> _Exercise_
Would you restate all the data that follows, word for word?

> _Data block_
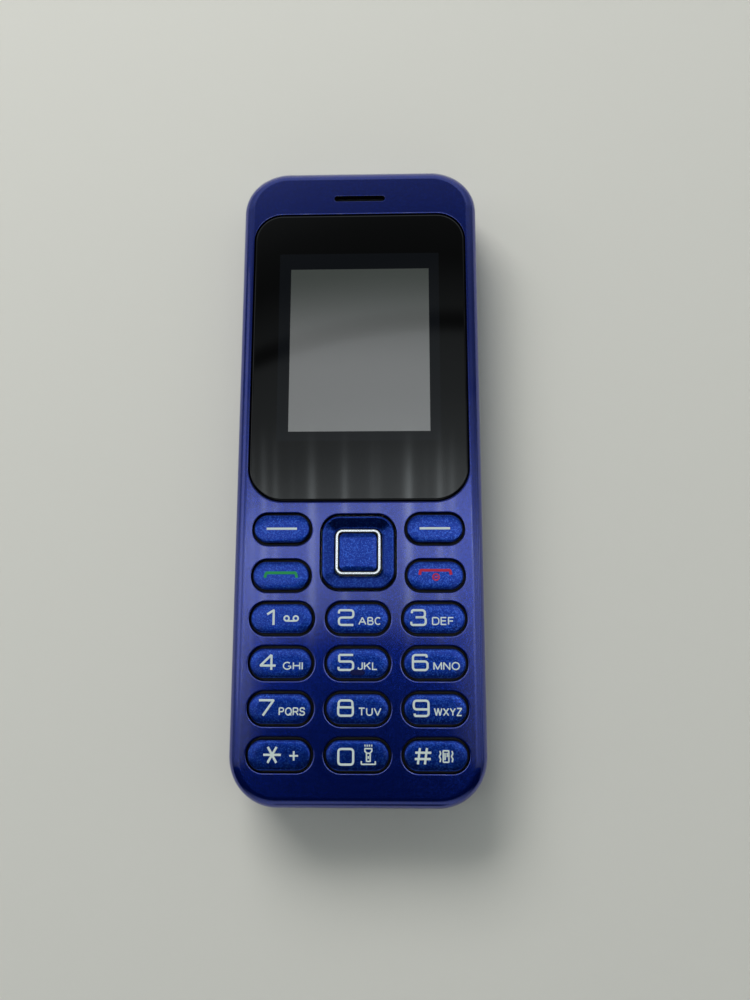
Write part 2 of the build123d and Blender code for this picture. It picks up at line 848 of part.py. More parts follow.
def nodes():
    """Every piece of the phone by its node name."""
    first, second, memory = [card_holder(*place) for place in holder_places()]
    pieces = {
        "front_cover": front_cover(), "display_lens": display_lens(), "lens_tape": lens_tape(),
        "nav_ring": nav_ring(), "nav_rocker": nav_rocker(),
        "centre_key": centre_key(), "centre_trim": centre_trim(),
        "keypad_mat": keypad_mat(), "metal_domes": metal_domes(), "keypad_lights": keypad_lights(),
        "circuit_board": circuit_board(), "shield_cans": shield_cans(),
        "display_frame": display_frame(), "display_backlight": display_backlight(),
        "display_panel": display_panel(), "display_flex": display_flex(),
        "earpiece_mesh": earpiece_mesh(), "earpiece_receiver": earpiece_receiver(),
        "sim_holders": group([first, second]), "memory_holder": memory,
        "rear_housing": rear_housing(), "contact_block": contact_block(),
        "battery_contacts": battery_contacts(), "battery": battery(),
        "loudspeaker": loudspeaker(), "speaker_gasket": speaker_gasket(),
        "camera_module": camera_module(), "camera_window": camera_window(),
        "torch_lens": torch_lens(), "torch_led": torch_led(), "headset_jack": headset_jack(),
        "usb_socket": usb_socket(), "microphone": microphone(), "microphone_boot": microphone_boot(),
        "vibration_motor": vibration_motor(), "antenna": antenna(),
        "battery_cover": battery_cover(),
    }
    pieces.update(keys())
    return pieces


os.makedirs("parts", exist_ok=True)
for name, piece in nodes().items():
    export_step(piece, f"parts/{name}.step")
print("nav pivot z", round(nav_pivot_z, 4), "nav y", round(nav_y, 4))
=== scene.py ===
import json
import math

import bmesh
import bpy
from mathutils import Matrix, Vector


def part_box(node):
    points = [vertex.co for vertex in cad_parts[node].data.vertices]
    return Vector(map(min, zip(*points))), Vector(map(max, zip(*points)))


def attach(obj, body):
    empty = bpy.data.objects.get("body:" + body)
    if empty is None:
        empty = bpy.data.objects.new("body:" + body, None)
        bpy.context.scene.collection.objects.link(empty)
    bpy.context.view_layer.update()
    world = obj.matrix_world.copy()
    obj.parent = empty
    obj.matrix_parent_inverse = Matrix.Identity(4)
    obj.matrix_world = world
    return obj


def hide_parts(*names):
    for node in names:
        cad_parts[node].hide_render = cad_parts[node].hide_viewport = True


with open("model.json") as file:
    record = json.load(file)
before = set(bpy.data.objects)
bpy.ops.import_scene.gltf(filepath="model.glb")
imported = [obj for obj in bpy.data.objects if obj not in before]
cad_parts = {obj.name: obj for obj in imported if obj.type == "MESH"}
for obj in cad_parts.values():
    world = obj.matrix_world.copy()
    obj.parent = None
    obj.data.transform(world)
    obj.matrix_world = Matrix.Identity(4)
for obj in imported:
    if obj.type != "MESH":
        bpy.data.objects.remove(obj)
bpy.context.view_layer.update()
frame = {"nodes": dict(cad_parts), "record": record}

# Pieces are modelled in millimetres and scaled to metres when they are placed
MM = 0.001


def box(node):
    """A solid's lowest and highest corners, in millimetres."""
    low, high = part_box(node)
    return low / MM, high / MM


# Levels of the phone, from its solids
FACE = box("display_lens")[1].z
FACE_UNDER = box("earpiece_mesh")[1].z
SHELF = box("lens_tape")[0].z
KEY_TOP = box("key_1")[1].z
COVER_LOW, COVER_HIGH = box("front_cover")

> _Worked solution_
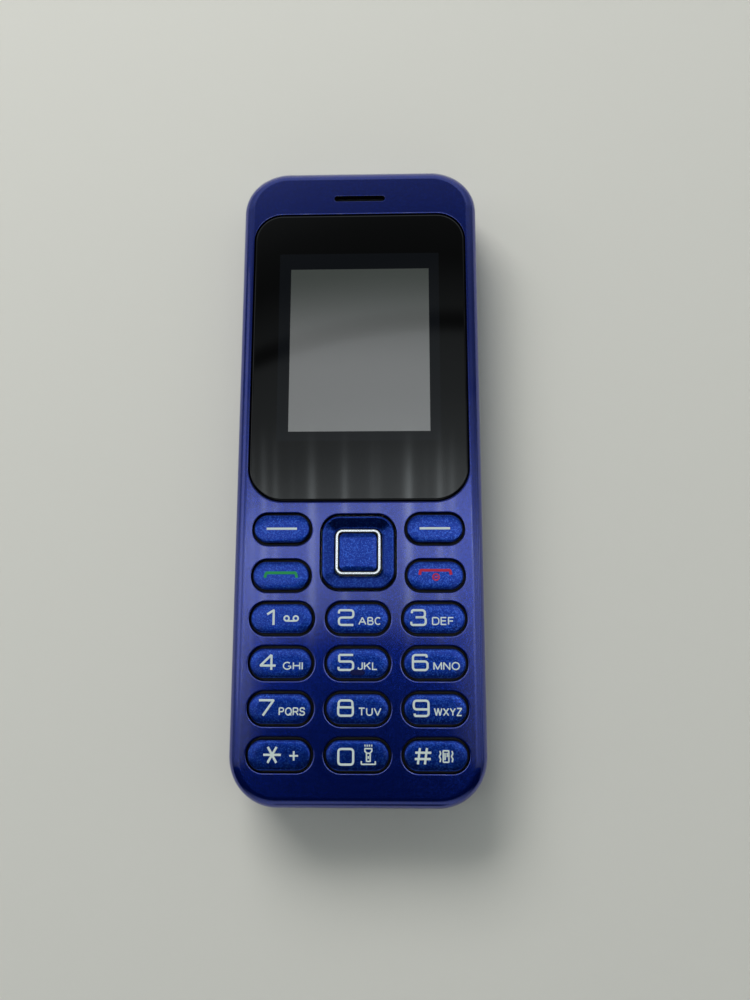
Write part 2 of the build123d and Blender code for this picture. It picks up at line 848 of part.py. More parts follow.
def nodes():
    """Every piece of the phone by its node name."""
    first, second, memory = [card_holder(*place) for place in holder_places()]
    pieces = {
        "front_cover": front_cover(), "display_lens": display_lens(), "lens_tape": lens_tape(),
        "nav_ring": nav_ring(), "nav_rocker": nav_rocker(),
        "centre_key": centre_key(), "centre_trim": centre_trim(),
        "keypad_mat": keypad_mat(), "metal_domes": metal_domes(), "keypad_lights": keypad_lights(),
        "circuit_board": circuit_board(), "shield_cans": shield_cans(),
        "display_frame": display_frame(), "display_backlight": display_backlight(),
        "display_panel": display_panel(), "display_flex": display_flex(),
        "earpiece_mesh": earpiece_mesh(), "earpiece_receiver": earpiece_receiver(),
        "sim_holders": group([first, second]), "memory_holder": memory,
        "rear_housing": rear_housing(), "contact_block": contact_block(),
        "battery_contacts": battery_contacts(), "battery": battery(),
        "loudspeaker": loudspeaker(), "speaker_gasket": speaker_gasket(),
        "camera_module": camera_module(), "camera_window": camera_window(),
        "torch_lens": torch_lens(), "torch_led": torch_led(), "headset_jack": headset_jack(),
        "usb_socket": usb_socket(), "microphone": microphone(), "microphone_boot": microphone_boot(),
        "vibration_motor": vibration_motor(), "antenna": antenna(),
        "battery_cover": battery_cover(),
    }
    pieces.update(keys())
    return pieces


os.makedirs("parts", exist_ok=True)
for name, piece in nodes().items():
    export_step(piece, f"parts/{name}.step")
print("nav pivot z", round(nav_pivot_z, 4), "nav y", round(nav_y, 4))
=== scene.py ===
import json
import math

import bmesh
import bpy
from mathutils import Matrix, Vector


def part_box(node):
    points = [vertex.co for vertex in cad_parts[node].data.vertices]
    return Vector(map(min, zip(*points))), Vector(map(max, zip(*points)))


def attach(obj, body):
    empty = bpy.data.objects.get("body:" + body)
    if empty is None:
        empty = bpy.data.objects.new("body:" + body, None)
        bpy.context.scene.collection.objects.link(empty)
    bpy.context.view_layer.update()
    world = obj.matrix_world.copy()
    obj.parent = empty
    obj.matrix_parent_inverse = Matrix.Identity(4)
    obj.matrix_world = world
    return obj


def hide_parts(*names):
    for node in names:
        cad_parts[node].hide_render = cad_parts[node].hide_viewport = True


with open("model.json") as file:
    record = json.load(file)
before = set(bpy.data.objects)
bpy.ops.import_scene.gltf(filepath="model.glb")
imported = [obj for obj in bpy.data.objects if obj not in before]
cad_parts = {obj.name: obj for obj in imported if obj.type == "MESH"}
for obj in cad_parts.values():
    world = obj.matrix_world.copy()
    obj.parent = None
    obj.data.transform(world)
    obj.matrix_world = Matrix.Identity(4)
for obj in imported:
    if obj.type != "MESH":
        bpy.data.objects.remove(obj)
bpy.context.view_layer.update()
frame = {"nodes": dict(cad_parts), "record": record}

# Pieces are modelled in millimetres and scaled to metres when they are placed
MM = 0.001


def box(node):
    """A solid's lowest and highest corners, in millimetres."""
    low, high = part_box(node)
    return low / MM, high / MM


# Levels of the phone, from its solids
FACE = box("display_lens")[1].z
FACE_UNDER = box("earpiece_mesh")[1].z
SHELF = box("lens_tape")[0].z
KEY_TOP = box("key_1")[1].z
COVER_LOW, COVER_HIGH = box("front_cover")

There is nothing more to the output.